#### Source excerpt
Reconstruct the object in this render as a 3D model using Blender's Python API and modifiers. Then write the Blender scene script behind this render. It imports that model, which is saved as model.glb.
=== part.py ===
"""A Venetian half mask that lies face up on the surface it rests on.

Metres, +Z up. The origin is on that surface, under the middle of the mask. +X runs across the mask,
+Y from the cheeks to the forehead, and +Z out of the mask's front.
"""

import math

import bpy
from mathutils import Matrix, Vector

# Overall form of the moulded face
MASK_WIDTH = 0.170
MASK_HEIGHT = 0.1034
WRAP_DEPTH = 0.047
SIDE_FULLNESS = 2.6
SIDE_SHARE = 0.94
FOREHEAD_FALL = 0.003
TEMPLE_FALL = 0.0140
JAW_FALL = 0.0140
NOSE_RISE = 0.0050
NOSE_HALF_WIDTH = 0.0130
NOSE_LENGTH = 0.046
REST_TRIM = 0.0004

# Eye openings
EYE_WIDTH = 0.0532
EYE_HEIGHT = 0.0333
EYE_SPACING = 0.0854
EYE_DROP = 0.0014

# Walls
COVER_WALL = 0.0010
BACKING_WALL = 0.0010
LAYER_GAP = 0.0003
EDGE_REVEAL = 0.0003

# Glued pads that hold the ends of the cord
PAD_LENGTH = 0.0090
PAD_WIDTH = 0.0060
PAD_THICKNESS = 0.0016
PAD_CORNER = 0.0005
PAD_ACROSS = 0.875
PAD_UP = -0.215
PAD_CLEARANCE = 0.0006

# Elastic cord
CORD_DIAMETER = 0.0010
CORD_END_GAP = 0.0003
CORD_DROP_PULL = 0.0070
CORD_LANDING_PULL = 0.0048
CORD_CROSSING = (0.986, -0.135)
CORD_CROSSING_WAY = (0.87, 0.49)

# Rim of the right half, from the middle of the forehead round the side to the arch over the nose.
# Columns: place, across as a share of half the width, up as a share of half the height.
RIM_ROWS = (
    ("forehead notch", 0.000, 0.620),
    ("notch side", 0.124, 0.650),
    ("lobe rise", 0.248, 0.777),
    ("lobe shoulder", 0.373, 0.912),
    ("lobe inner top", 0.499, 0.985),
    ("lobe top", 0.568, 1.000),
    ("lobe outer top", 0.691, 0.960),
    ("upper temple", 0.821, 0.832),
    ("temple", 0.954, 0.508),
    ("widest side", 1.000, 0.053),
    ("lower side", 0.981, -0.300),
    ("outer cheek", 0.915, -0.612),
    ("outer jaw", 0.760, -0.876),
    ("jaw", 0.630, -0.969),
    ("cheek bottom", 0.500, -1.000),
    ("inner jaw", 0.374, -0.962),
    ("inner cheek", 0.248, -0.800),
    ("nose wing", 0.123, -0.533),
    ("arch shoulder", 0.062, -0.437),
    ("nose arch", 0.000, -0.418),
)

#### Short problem
Exactly as written, please reproduce the lines from the first line of the data to the line containing "CORD_CROSSING_WAY = (0.87, 0.49)", inclusive, and nothing else.

#### Exercise result
Reconstruct the object in this render as a 3D model using Blender's Python API and modifiers. Then write the Blender scene script behind this render. It imports that model, which is saved as model.glb.
=== part.py ===
"""A Venetian half mask that lies face up on the surface it rests on.

Metres, +Z up. The origin is on that surface, under the middle of the mask. +X runs across the mask,
+Y from the cheeks to the forehead, and +Z out of the mask's front.
"""

import math

import bpy
from mathutils import Matrix, Vector

# Overall form of the moulded face
MASK_WIDTH = 0.170
MASK_HEIGHT = 0.1034
WRAP_DEPTH = 0.047
SIDE_FULLNESS = 2.6
SIDE_SHARE = 0.94
FOREHEAD_FALL = 0.003
TEMPLE_FALL = 0.0140
JAW_FALL = 0.0140
NOSE_RISE = 0.0050
NOSE_HALF_WIDTH = 0.0130
NOSE_LENGTH = 0.046
REST_TRIM = 0.0004

# Eye openings
EYE_WIDTH = 0.0532
EYE_HEIGHT = 0.0333
EYE_SPACING = 0.0854
EYE_DROP = 0.0014

# Walls
COVER_WALL = 0.0010
BACKING_WALL = 0.0010
LAYER_GAP = 0.0003
EDGE_REVEAL = 0.0003

# Glued pads that hold the ends of the cord
PAD_LENGTH = 0.0090
PAD_WIDTH = 0.0060
PAD_THICKNESS = 0.0016
PAD_CORNER = 0.0005
PAD_ACROSS = 0.875
PAD_UP = -0.215
PAD_CLEARANCE = 0.0006

# Elastic cord
CORD_DIAMETER = 0.0010
CORD_END_GAP = 0.0003
CORD_DROP_PULL = 0.0070
CORD_LANDING_PULL = 0.0048
CORD_CROSSING = (0.986, -0.135)
CORD_CROSSING_WAY = (0.87, 0.49)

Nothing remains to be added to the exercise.